After Nathan Eovaldi, Ivan Nova, CC Sabathia and Masahiro Tanaka all went at least six innings and allowed four runs, it was up to Michael Pineda to continue the ride. Considering the right-hander entered Sunday’s action with a 1-5 ledger and a bloated 6.60 ERA in eight starts, there was some doubt.

“I go to the mound really positive after the team won the first three games,’’ said Pineda, who gave up three runs and six hits in six innings and won for the first time since April 6 when the Yankees scored 16 runs against the Astros. “I wanted to do my best and give an opportunity for the team to win the game.’’

Two runs in the sixth, when Mark Teixeira stopped a 0-for-19 slide with an infield RBI single that scored Brett Gardner from second and was followed by Starlin Castro’s run-producing single, gave the Yankees a 4-3 lead. Beltran, who is hitting .353 (18-for-51) with 15 RBIs in the last 14 games, delivered a two-out RBI double in the seventh.

That gave Betances a two-run bulge and he worked a perfect seventh. Miller had to dance around consecutive fielding errors by Didi Gregorius and Castro to start the eighth. He did well enough to limit the A’s to an unearned run that made it 5-4. Using a fastball that was clocked at 101 mph, Chapman blew the A’s away in a perfect ninth for his sixth save in as many chances.

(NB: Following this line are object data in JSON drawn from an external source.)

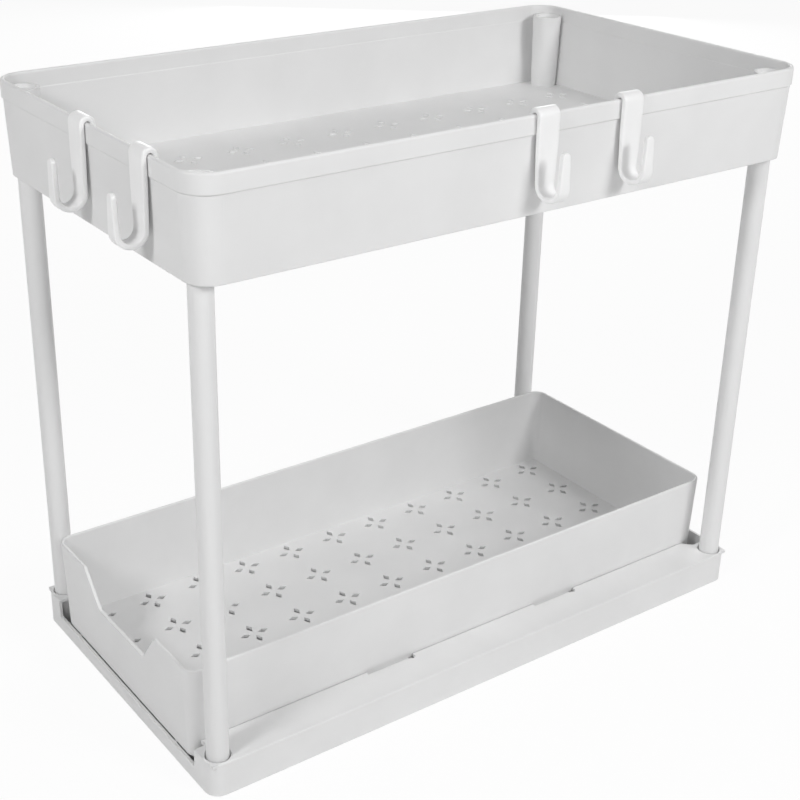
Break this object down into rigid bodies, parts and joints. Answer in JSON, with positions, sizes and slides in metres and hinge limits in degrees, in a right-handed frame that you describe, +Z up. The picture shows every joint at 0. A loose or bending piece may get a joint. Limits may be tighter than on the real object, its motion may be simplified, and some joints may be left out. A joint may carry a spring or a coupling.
{
  "type": "under sink organizer",
  "caption": "Two-tier plastic organizer: a base with a pull-out tray, an upper basket on round posts, and lift-off hooks over the basket's rim.",
  "frame": {"origin": "centre of the base's underside, on the surface the organizer stands on", "axes": "+Z up; Y is the long way and the tray pulls out towards -Y; +X is the long side with two of the hooks"},
  "size_m": [0.2449, 0.4215, 0.3543],
  "materials": {
    "base_plastic": "off-white moulded plastic, fine satin grain",
    "post_plastic": "off-white drawn plastic tube, satin",
    "basket_plastic": "off-white moulded plastic, fine satin grain",
    "tray_plastic": "off-white moulded plastic, fine satin grain",
    "hook_plastic": "white moulded plastic, semi-gloss"
  },
  "bodies": {
    "frame": {"base": "base_plastic", "post_front_left": "post_plastic", "post_front_right": "post_plastic", "post_rear_left": "post_plastic", "post_rear_right": "post_plastic", "upper_basket": "basket_plastic"},
    "tray": {"pull_out_tray": "tray_plastic"},
    "front_left_hook": {"hook_front_left": "hook_plastic"},
    "front_right_hook": {"hook_front_right": "hook_plastic"},
    "side_front_hook": {"hook_side_front": "hook_plastic"},
    "side_rear_hook": {"hook_side_rear": "hook_plastic"}
  },
  "joints": [
    {"name": "tray_slide", "type": "slide", "parent": "frame", "child": "tray", "axis": [0, -1, 0], "range_m": [0, 0.2]},
    {"name": "front_left_hook_lift", "type": "slide", "parent": "frame", "child": "front_left_hook", "axis": [0, 0, 1], "range_m": [0, 0.05]},
    {"name": "front_right_hook_lift", "type": "slide", "parent": "frame", "child": "front_right_hook", "axis": [0, 0, 1], "range_m": [0, 0.05]},
    {"name": "side_front_hook_lift", "type": "slide", "parent": "frame", "child": "side_front_hook", "axis": [0, 0, 1], "range_m": [0, 0.05]},
    {"name": "side_rear_hook_lift", "type": "slide", "parent": "frame", "child": "side_rear_hook", "axis": [0, 0, 1], "range_m": [0, 0.05]}
  ]
}
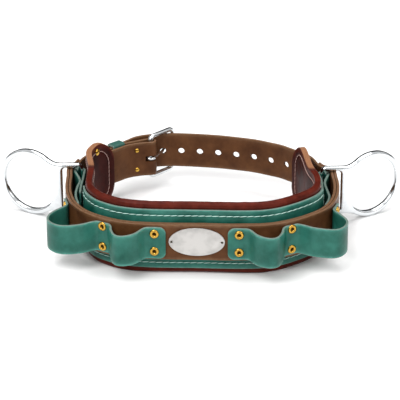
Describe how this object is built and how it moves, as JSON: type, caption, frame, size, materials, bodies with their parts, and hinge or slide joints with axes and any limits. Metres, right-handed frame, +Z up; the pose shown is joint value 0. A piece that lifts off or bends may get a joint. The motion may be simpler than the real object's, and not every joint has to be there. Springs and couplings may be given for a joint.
{
  "type": "lineman belt",
  "caption": "Padded leather work belt with a buckled strap, folded tool loops, a bare oval plate and D-rings on swivelling bars.",
  "frame": {"origin": "centre of the bounding box's bottom, on the surface that the belt stands on", "axes": "+X to the right in a front view, +Y from the name plate to the buckle, +Z up"},
  "size_m": [0.489, 0.3032, 0.0895],
  "materials": {
    "burgundy_leather": "oiled, satin",
    "green_leather": "waxed, satin",
    "dark_green_leather": "waxed, satin",
    "brown_leather": "oiled, satin",
    "brass": "polished",
    "plated_steel": "bright plating",
    "brushed_plate": "brushed"
  },
  "bodies": {
    "belt": {"body_pad": "burgundy_leather", "pad_face": "green_leather", "waist_strap": "brown_leather", "strap_facing": "brown_leather", "name_plate": "brushed_plate", "plate_pin_left": "brushed_plate", "plate_pin_right": "brushed_plate", "tool_loop_left": "green_leather", "tool_loop_right": "green_leather", "loop_rivet_left_inner_upper": "brass", "loop_rivet_left_inner_lower": "brass", "loop_rivet_left_middle_upper": "brass", "loop_rivet_left_middle_lower": "brass", "loop_rivet_left_outer_upper": "brass", "loop_rivet_left_outer_lower": "brass", "loop_rivet_right_inner_upper": "brass", "loop_rivet_right_inner_lower": "brass", "loop_rivet_right_middle_upper": "brass", "loop_rivet_right_middle_lower": "brass", "loop_rivet_right_outer_upper": "brass", "loop_rivet_right_outer_lower": "brass", "ring_wrap_left": "green_leather", "ring_wrap_right": "green_leather", "buckle_frame": "plated_steel", "buckle_prong": "plated_steel", "keeper": "dark_green_leather", "buckle_rivet_upper": "brass", "buckle_rivet_lower": "brass", "tongue_rivet": "brass"},
    "left_ring": {"d_ring_left": "plated_steel"},
    "right_ring": {"d_ring_right": "plated_steel"}
  },
  "joints": [
    {"name": "left_ring_swing", "type": "hinge", "parent": "belt", "child": "left_ring", "pos_m": [-0.1445, 0.02885, 0.04274], "axis": [0, 0, -1], "range_deg": [-7, 43]},
    {"name": "right_ring_swing", "type": "hinge", "parent": "belt", "child": "right_ring", "pos_m": [0.1495, 0.02885, 0.04274], "axis": [0, 0, 1], "range_deg": [-15, 35]}
  ]
}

It was the fifth time the Holy Trinity of Smoke worked the same game. Not surprisingly the Yankees are 5-0 when that happens.

“We have to keep grinding and keep rolling,’’ said Brian McCann, who homered in the second and watched Jacoby Ellsbury do the same an inning later. “We have all phases of the game going well right now.’’

At 21-22 it’s not time to leave October open to follow the Yankees in the postseason. Yet, they were 9-17 on May 5 with real questions about what was in store for the immediate future.